Two approaches improve this: first, provide structured templates rather than open-ended questions. A structured Excel template asking for specific fields (supplier name, legal entity, country, component category, approximate spend proportion) gets far higher-quality responses than a free-form questionnaire. Second, focus initial data requests on your highest-spend suppliers and offer to share back aggregate risk insights in return for their participation. CMs that understand they'll receive Tier-2 risk intelligence about their own supply base in exchange for sharing their supplier data have a clear incentive to participate.
The second common failure point is losing momentum after the initial mapping phase. Multi-tier visibility programs are ongoing programs, not point-in-time audits. Supply chains change: CMs change sub-tier suppliers, geopolitical conditions shift, new concentration patterns emerge as your sourcing decisions evolve. Programs that invest in a one-time mapping exercise and then don't maintain the data lose relevance quickly.

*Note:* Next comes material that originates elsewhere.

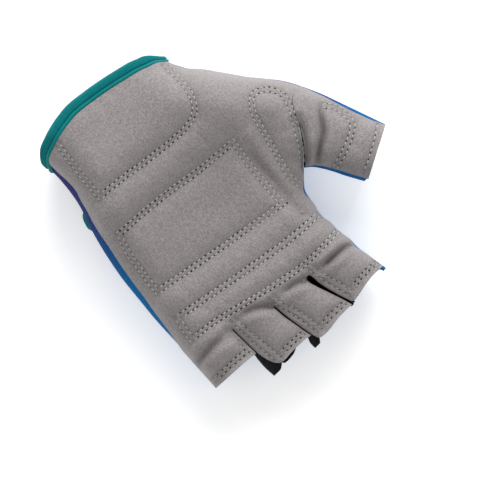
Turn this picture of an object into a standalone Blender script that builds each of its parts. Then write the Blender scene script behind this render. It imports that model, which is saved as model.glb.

What Good Looks Like at 12 Months
A mature multi-tier visibility program at the 12-month mark should have structural maps for the top 80% of supply chain spend by criticality, concentration risk scores for all identified Tier-2 nodes above a minimum size threshold, an active signal monitoring process for the highest-concentration nodes, and sub-tier risk data integrated into the standard pre-award sourcing process so that new supplier decisions are made with Tier-2 concentration data available.
That's a realistic scope for a procurement team with dedicated resource allocation and the right tooling. It's not a complete picture of every sub-tier node in the supply chain—that level of completeness isn't achievable at reasonable cost and probably isn't necessary. It's the 20% of the supply chain that carries 80% of the structural risk, monitored with enough rigor to prevent the category of disruptions that originates at Tier 2.